Exercise task :: Every line below that mentions the word "from" should be copied out.

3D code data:

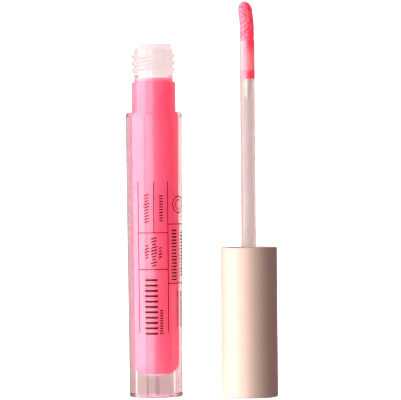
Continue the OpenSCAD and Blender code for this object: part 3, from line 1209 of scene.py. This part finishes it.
@dataclass
class Studio:
    """Pale floor and backdrop, softboxes and the camera."""

    distance: float = 0.759
    swing: float = math.radians(10.0)
    eye_z: float = 0.0595
    aim: tuple[float, float, float] = (0.01366, 0.0, 0.0574)
    roll: float = math.radians(-0.52)
    lens: float = 233.5
    curve_r: float = 0.5
    back: float = 3.0
    wall_h: float = 3.0

    def paper(self) -> None:
        """A round floor that sweeps up into a backdrop on every side."""
        sweep = arc((self.back - self.curve_r, self.curve_r), self.curve_r, -90, 0, 16)
        floor = lathe("studio_paper", [(0.0, 0.0)] + sweep + [(self.back, self.wall_h)], around=96)
        floor.data.materials.append(StudioWhite("studio_white").make())
        floor.visible_diffuse = floor.visible_glossy = floor.visible_transmission = False
        floor.visible_shadow = False

    def softbox(self, name: str, azimuth: float, height: float, away: float, size: Point,
                power: float, colour: tuple[float, float, float] = (1.0, 1.0, 1.0)) -> None:
        """Adds an area light that faces the object.

        Args:
            name: the light's name.
            azimuth: degrees to the right of the camera's direction, seen from above.
            height: the light's height above the object's middle, in metres.
            away: horizontal distance.
            size: width and height of the light.
            power: radiant power in watts.
            colour: the light's colour.
        """
        data = bpy.data.lights.new(name, "AREA")
        data.shape, data.size, data.size_y = "RECTANGLE", *size
        data.energy, data.color = power, colour
        lamp = added(name, data)
        turn = -math.pi / 2 + self.swing + math.radians(azimuth)
        middle = Vector((self.aim[0], 0.0, self.aim[2]))
        lamp.location = middle + Vector((away * math.cos(turn), away * math.sin(turn), height))
        lamp.rotation_euler = (middle - lamp.location).to_track_quat("-Z", "Y").to_euler()
        lamp.visible_camera = False

    def lights(self) -> None:
        """A key and a fill in front, pink cards behind, and weak light from above and below."""
        pink = (1.0, 0.71, 0.72)
        self.softbox("key_left", -70.0, 0.0, 0.6, (0.66, 1.6), 8.0, (1.0, 0.98, 0.93))
        self.softbox("front_left", -19.0, 0.0, 1.0, (0.54, 1.8), 5.5)
        self.softbox("top_soft", 10.0, 0.8, 0.1, (0.6, 0.6), 0.6)
        self.softbox("rear_left", -120.0, 0.0, 0.8, (0.78, 1.6), 1.8, pink)
        self.softbox("rear_card", 180.0, 0.0, 0.8, (1.25, 1.6), 2.7, pink)
        self.softbox("rear_right", 120.0, 0.0, 0.8, (0.78, 1.6), 2.0, pink)
        self.softbox("floor_bounce", 0.0, -0.5, 0.02, (0.8, 0.8), 0.45, (1.0, 0.8, 0.86))
        world = bpy.data.worlds.new("studio_air")
        bpy.context.scene.world = world
        world.use_nodes = True
        graph = Graph(world.node_tree)
        world.node_tree.nodes.clear()
        shade = graph.one("ShaderNodeBackground", {"Color": (1, 0.72, 0.68, 1), "Strength": 0.06})
        graph.node("ShaderNodeOutputWorld", None, {0: shade})

    def camera(self) -> None:
        """A level telephoto view at half the object's height."""
        data = bpy.data.cameras.new("view")
        data.lens = self.lens
        data.sensor_width = 36.0
        data.clip_end = 10.0
        eye = added("view", data)
        aim = Vector(self.aim)
        turn = -math.pi / 2 + self.swing
        eye.location = Vector((aim.x + self.distance * math.cos(turn),
                               self.distance * math.sin(turn), self.eye_z))
        look = (aim - eye.location).to_track_quat("-Z", "Y").to_matrix().to_4x4()
        eye.rotation_euler = (look @ Matrix.Rotation(self.roll, 4, "Z")).to_euler()
        bpy.context.scene.camera = eye

    def build(self) -> None:
        """Sets up the camera, paper, lights and colour transform."""
        self.camera()
        self.paper()
        self.lights()
        bpy.context.scene.view_settings.view_transform = "Standard"
        bpy.context.scene.view_settings.look = "High Contrast"


def main() -> None:
    """Builds the studio, then the bottle, its print, the cap and the wand."""
    logging.basicConfig(level=logging.INFO, format="%(name)s: %(message)s")
    Studio().build()
    bottle = Bottle()
    bottle.build()
    Print(bottle).build()
    Cap().build()
    Wand().build()


if __name__ == "__main__":
    main()
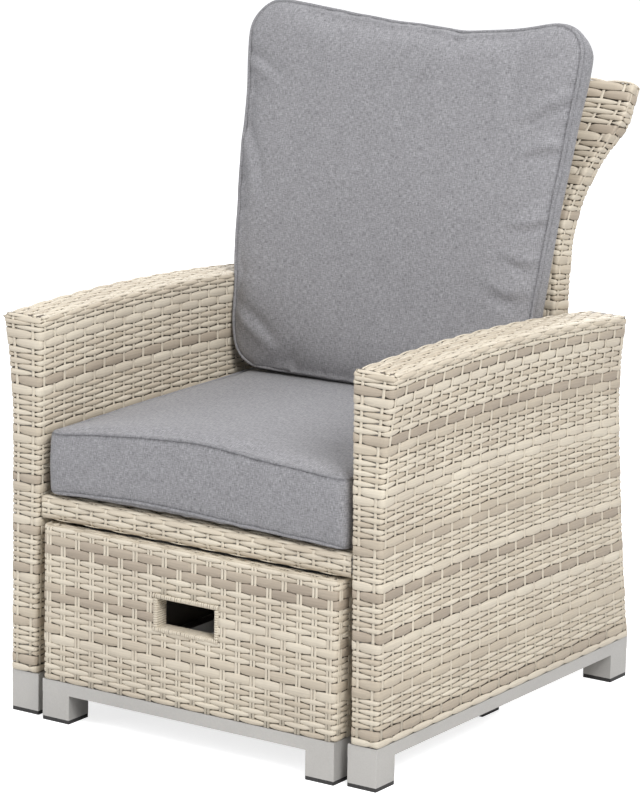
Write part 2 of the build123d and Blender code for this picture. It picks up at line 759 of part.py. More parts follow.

Exercise result ::
Continue the OpenSCAD and Blender code for this object: part 3, from line 1209 of scene.py. This part finishes it.
            azimuth: degrees to the right of the camera's direction, seen from above.
        """A key and a fill in front, pink cards behind, and weak light from above and below."""